Why do we care? Because the tech we carry has turned us all into amateur investigators. We’ve been conditioned by TikTok and Reels to find "authenticity" in the mundane. A polished press release about a new relationship is boring. It’s corporate. It’s sanitized. But a vertical video shot by a guy waiting for a flight to Chennai? That feels like the truth. Even if it’s a truth we have no business knowing.
The tech giants have spent the last decade perfecting the "discovery" engine. They want us to stay on the app. They want the outrage, the shipping, and the "who is she?" searches. Pandya and Sharma are just the latest high-value assets fueling that fire. They are the content that keeps the gears turning.

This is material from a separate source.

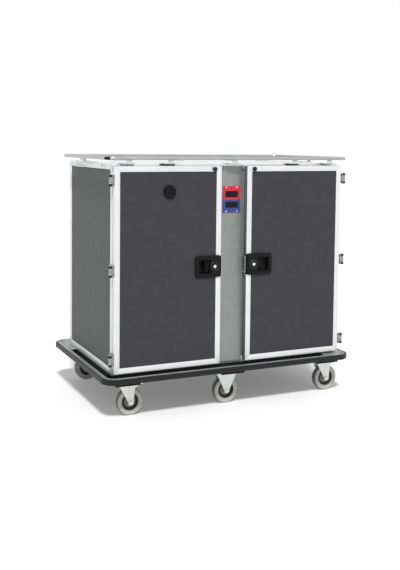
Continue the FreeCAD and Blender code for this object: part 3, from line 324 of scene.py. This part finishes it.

So, we watch. We analyze the body language. We debate the timing. We act like we’ve stumbled upon a secret, ignoring the fact that we’re just participating in a massive, distributed surveillance network that we pay for with our own data and monthly carrier bills.
Hardik Pandya didn’t choose to be the lead in today’s most-watched soap opera. Then again, when you’ve spent a career building a brand on being the most interesting man in the room, can you really complain when the room starts filming?
Maybe the real question isn't who Hardik is holding hands with, but why we’re all so desperate to watch him do it through the smudge of a stranger’s lens.